- [EXERCISE AIM]
Every line below must be reproduced exactly. Copy them all.
━━━━━ DATA SEGMENT
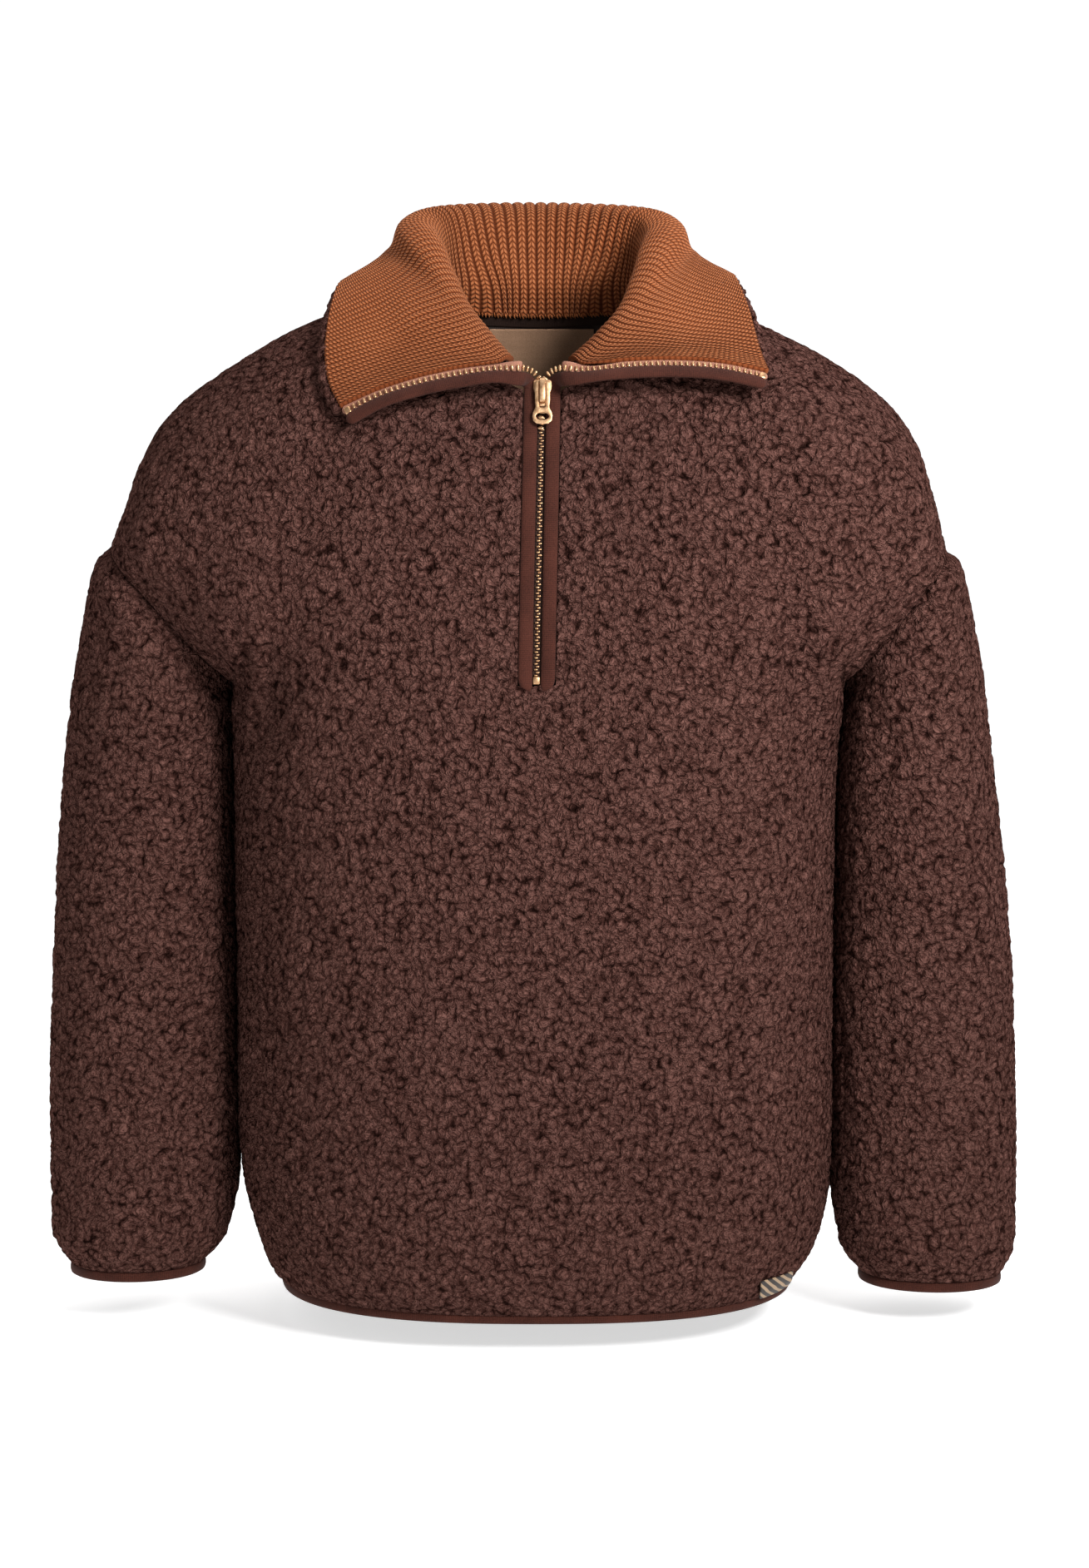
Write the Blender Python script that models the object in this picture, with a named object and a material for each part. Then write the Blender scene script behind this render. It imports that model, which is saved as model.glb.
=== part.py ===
"""A half-zip sweater of curly wool fleece, filled out as if worn.

X goes to the viewer's right, the front faces -Y and Z goes up. The origin is the middle
of the neck at shoulder height. Every piece of cloth is a wall: a grid of outer points, the
same grid moved in by the cloth's thickness, and a strip that closes each edge.
"""

import math

import bpy
import bmesh
import numpy as np
from mathutils import Matrix, Vector

# Driving dimensions, in metres
FLEECE = 0.007
SEAM = 0.00015
HEM_Z = -0.6433
BINDING_HEIGHT = 0.0066
HEM_INSET = 0.3
HEM_THICKNESS = 0.0034
CUFF_INSET = 0.0012
CUFF_THICKNESS = 0.0032
NECK_HALF_WIDTH = 0.095
FRONT_NECK_Z = -0.050
BACK_NECK_Z = 0.006
BACK_RISE = 0.030
SHOULDER_ROUNDING = 0.065
ARM_FRONT = 0.068
ARM_BACK = 0.062
UNDERARM_TURN = 0.022
SQUARENESS = 2.5
SLOT = 0.0121
ZIP_END_Z = -0.232
SIDES = {"left": -1.0, "right": 1.0}

# Underarm and shoulder ends of the dropped armhole: distance out, height
UNDERARM = {"left": (0.2030, -0.2400), "right": (0.2000, -0.2400)}
SHOULDER_END = {"left": (0.2840, -0.1500), "right": (0.2680, -0.1530)}

# Torso sections: height, left half width, right half width, front depth, back depth
TORSO = np.array((
    (-0.6433, 0.1650, 0.1600, 0.1330, 0.1190),
    (-0.6350, 0.1760, 0.1700, 0.1420, 0.1270),
    (-0.6240, 0.1830, 0.1780, 0.1480, 0.1320),
    (-0.6120, 0.1875, 0.1845, 0.1520, 0.1350),
    (-0.5900, 0.1930, 0.1890, 0.1550, 0.1380),
    (-0.5600, 0.1970, 0.1910, 0.1570, 0.1400),
    (-0.4500, 0.1990, 0.1915, 0.1550, 0.1380),
    (-0.3500, 0.2000, 0.1920, 0.1500, 0.1320),
    (-0.3000, 0.2005, 0.1930, 0.1450, 0.1280),
    (-0.2600, 0.2015, 0.1965, 0.1410, 0.1250),
    (-0.2400, 0.2030, 0.2000, 0.1390, 0.1240),
    (-0.1500, 0.2030, 0.2000, 0.1280, 0.1190),
    (-0.1000, 0.2030, 0.2000, 0.1160, 0.1120),
    (-0.0500, 0.2030, 0.2000, 0.0990, 0.1000),
    (0.0000, 0.2030, 0.2000, 0.0830, 0.0870),
    (0.0200, 0.2030, 0.2000, 0.0760, 0.0820),
))

# Shoulder line: distance out, height on the left, height on the right
SHOULDER = np.array((
    (0.0000, 0.0125, 0.0125),
    (0.0950, 0.0125, 0.0125),
    (0.1150, 0.0080, 0.0065),
    (0.1440, 0.0005, -0.0045),
    (0.1670, -0.0100, -0.0150),
    (0.1870, -0.0210, -0.0255),
    (0.2030, -0.0320, -0.0360),
    (0.2200, -0.0430, -0.0480),
    (0.2360, -0.0545, -0.0640),
    (0.2470, -0.0660, -0.0820),
    (0.2560, -0.0780, -0.1080),
    (0.2640, -0.0980, -0.1400),
    (0.2680, -0.1085, -0.1530),
    (0.2720, -0.1200, -0.1650),
    (0.2800, -0.1410, -0.1900),
    (0.2840, -0.1500, -0.2050),
))

# Sleeve rings: share down from the armhole, height under the arm, height at the outside,
# distance out under the arm and at the outside, left and then right, half depth, middle y
SLEEVE = np.array((
    (0.00, -0.2400, -0.1500, 0.2030, 0.2840, 0.2000, 0.2680, 0.0680, 0.000),
    (0.02, -0.2475, -0.1600, 0.2062, 0.2935, 0.2030, 0.2765, 0.0725, 0.000),
    (0.05, -0.2560, -0.1740, 0.2070, 0.2975, 0.2025, 0.2810, 0.0735, 0.000),
    (0.10, -0.2680, -0.1980, 0.2070, 0.3030, 0.2010, 0.2870, 0.0725, 0.001),
    (0.18, -0.2900, -0.2380, 0.2070, 0.3100, 0.1990, 0.2940, 0.0705, 0.002),
    (0.28, -0.3200, -0.2850, 0.2065, 0.3160, 0.1980, 0.3000, 0.0690, 0.001),
    (0.40, -0.3650, -0.3450, 0.2060, 0.3210, 0.1970, 0.3070, 0.0670, -0.002),
    (0.55, -0.4250, -0.4150, 0.2050, 0.3245, 0.1965, 0.3135, 0.0650, -0.006),
    (0.70, -0.4950, -0.4900, 0.2045, 0.3275, 0.1960, 0.3168, 0.0625, -0.012),
    (0.83, -0.5550, -0.5540, 0.2045, 0.3278, 0.1960, 0.3178, 0.0600, -0.016),
    (0.92, -0.5950, -0.5955, 0.2075, 0.3268, 0.1985, 0.3172, 0.0570, -0.019),
    (0.97, -0.6140, -0.6150, 0.2140, 0.3240, 0.2035, 0.3150, 0.0520, -0.020),
    (1.00, -0.6255, -0.6265, 0.2250, 0.3150, 0.2130, 0.3085, 0.0440, -0.021),
))
CUFF_DROP = {"left": 0.0, "right": 0.0070}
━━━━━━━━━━
- [IN RESPONSE]
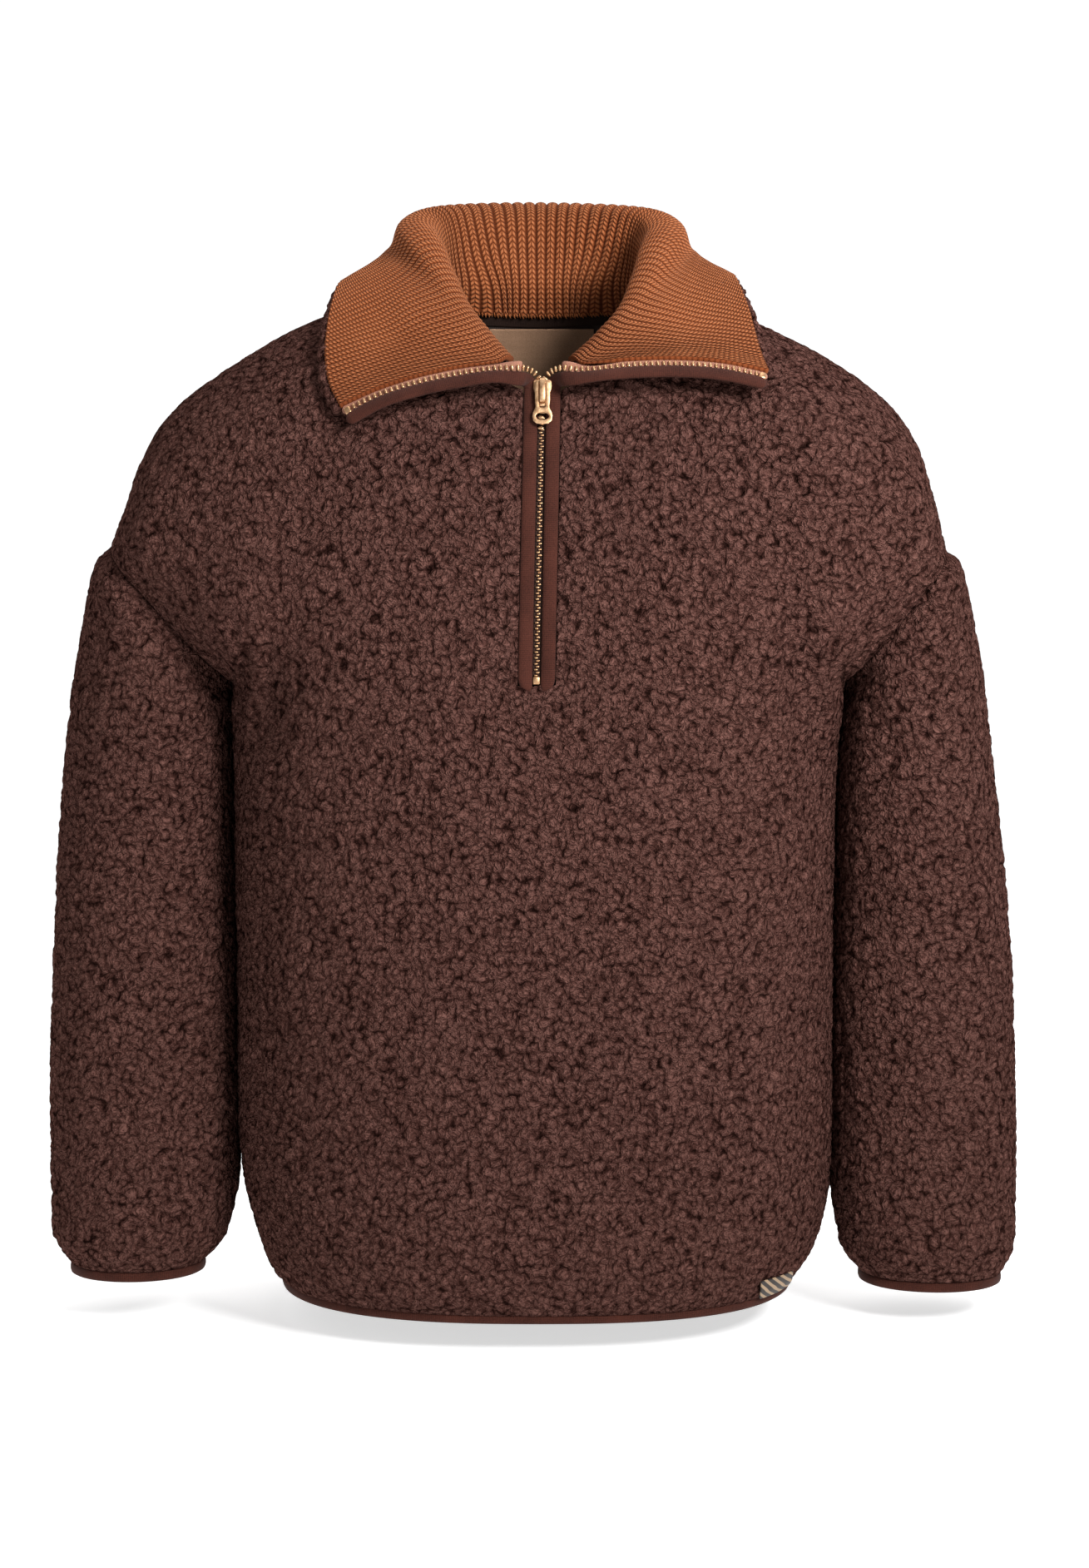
Write the Blender Python script that models the object in this picture, with a named object and a material for each part. Then write the Blender scene script behind this render. It imports that model, which is saved as model.glb.
=== part.py ===
"""A half-zip sweater of curly wool fleece, filled out as if worn.

X goes to the viewer's right, the front faces -Y and Z goes up. The origin is the middle
of the neck at shoulder height. Every piece of cloth is a wall: a grid of outer points, the
same grid moved in by the cloth's thickness, and a strip that closes each edge.
"""

import math

import bpy
import bmesh
import numpy as np
from mathutils import Matrix, Vector

# Driving dimensions, in metres
FLEECE = 0.007
SEAM = 0.00015
HEM_Z = -0.6433
BINDING_HEIGHT = 0.0066
HEM_INSET = 0.3
HEM_THICKNESS = 0.0034
CUFF_INSET = 0.0012
CUFF_THICKNESS = 0.0032
NECK_HALF_WIDTH = 0.095
FRONT_NECK_Z = -0.050
BACK_NECK_Z = 0.006
BACK_RISE = 0.030
SHOULDER_ROUNDING = 0.065
ARM_FRONT = 0.068
ARM_BACK = 0.062
UNDERARM_TURN = 0.022
SQUARENESS = 2.5
SLOT = 0.0121
ZIP_END_Z = -0.232
SIDES = {"left": -1.0, "right": 1.0}

# Underarm and shoulder ends of the dropped armhole: distance out, height
UNDERARM = {"left": (0.2030, -0.2400), "right": (0.2000, -0.2400)}
SHOULDER_END = {"left": (0.2840, -0.1500), "right": (0.2680, -0.1530)}

# Torso sections: height, left half width, right half width, front depth, back depth
TORSO = np.array((
    (-0.6433, 0.1650, 0.1600, 0.1330, 0.1190),
    (-0.6350, 0.1760, 0.1700, 0.1420, 0.1270),
    (-0.6240, 0.1830, 0.1780, 0.1480, 0.1320),
    (-0.6120, 0.1875, 0.1845, 0.1520, 0.1350),
    (-0.5900, 0.1930, 0.1890, 0.1550, 0.1380),
    (-0.5600, 0.1970, 0.1910, 0.1570, 0.1400),
    (-0.4500, 0.1990, 0.1915, 0.1550, 0.1380),
    (-0.3500, 0.2000, 0.1920, 0.1500, 0.1320),
    (-0.3000, 0.2005, 0.1930, 0.1450, 0.1280),
    (-0.2600, 0.2015, 0.1965, 0.1410, 0.1250),
    (-0.2400, 0.2030, 0.2000, 0.1390, 0.1240),
    (-0.1500, 0.2030, 0.2000, 0.1280, 0.1190),
    (-0.1000, 0.2030, 0.2000, 0.1160, 0.1120),
    (-0.0500, 0.2030, 0.2000, 0.0990, 0.1000),
    (0.0000, 0.2030, 0.2000, 0.0830, 0.0870),
    (0.0200, 0.2030, 0.2000, 0.0760, 0.0820),
))

# Shoulder line: distance out, height on the left, height on the right
SHOULDER = np.array((
    (0.0000, 0.0125, 0.0125),
    (0.0950, 0.0125, 0.0125),
    (0.1150, 0.0080, 0.0065),
    (0.1440, 0.0005, -0.0045),
    (0.1670, -0.0100, -0.0150),
    (0.1870, -0.0210, -0.0255),
    (0.2030, -0.0320, -0.0360),
    (0.2200, -0.0430, -0.0480),
    (0.2360, -0.0545, -0.0640),
    (0.2470, -0.0660, -0.0820),
    (0.2560, -0.0780, -0.1080),
    (0.2640, -0.0980, -0.1400),
    (0.2680, -0.1085, -0.1530),
    (0.2720, -0.1200, -0.1650),
    (0.2800, -0.1410, -0.1900),
    (0.2840, -0.1500, -0.2050),
))

# Sleeve rings: share down from the armhole, height under the arm, height at the outside,
# distance out under the arm and at the outside, left and then right, half depth, middle y
SLEEVE = np.array((
    (0.00, -0.2400, -0.1500, 0.2030, 0.2840, 0.2000, 0.2680, 0.0680, 0.000),
    (0.02, -0.2475, -0.1600, 0.2062, 0.2935, 0.2030, 0.2765, 0.0725, 0.000),
    (0.05, -0.2560, -0.1740, 0.2070, 0.2975, 0.2025, 0.2810, 0.0735, 0.000),
    (0.10, -0.2680, -0.1980, 0.2070, 0.3030, 0.2010, 0.2870, 0.0725, 0.001),
    (0.18, -0.2900, -0.2380, 0.2070, 0.3100, 0.1990, 0.2940, 0.0705, 0.002),
    (0.28, -0.3200, -0.2850, 0.2065, 0.3160, 0.1980, 0.3000, 0.0690, 0.001),
    (0.40, -0.3650, -0.3450, 0.2060, 0.3210, 0.1970, 0.3070, 0.0670, -0.002),
    (0.55, -0.4250, -0.4150, 0.2050, 0.3245, 0.1965, 0.3135, 0.0650, -0.006),
    (0.70, -0.4950, -0.4900, 0.2045, 0.3275, 0.1960, 0.3168, 0.0625, -0.012),
    (0.83, -0.5550, -0.5540, 0.2045, 0.3278, 0.1960, 0.3178, 0.0600, -0.016),
    (0.92, -0.5950, -0.5955, 0.2075, 0.3268, 0.1985, 0.3172, 0.0570, -0.019),
    (0.97, -0.6140, -0.6150, 0.2140, 0.3240, 0.2035, 0.3150, 0.0520, -0.020),
    (1.00, -0.6255, -0.6265, 0.2250, 0.3150, 0.2130, 0.3085, 0.0440, -0.021),
))
CUFF_DROP = {"left": 0.0, "right": 0.0070}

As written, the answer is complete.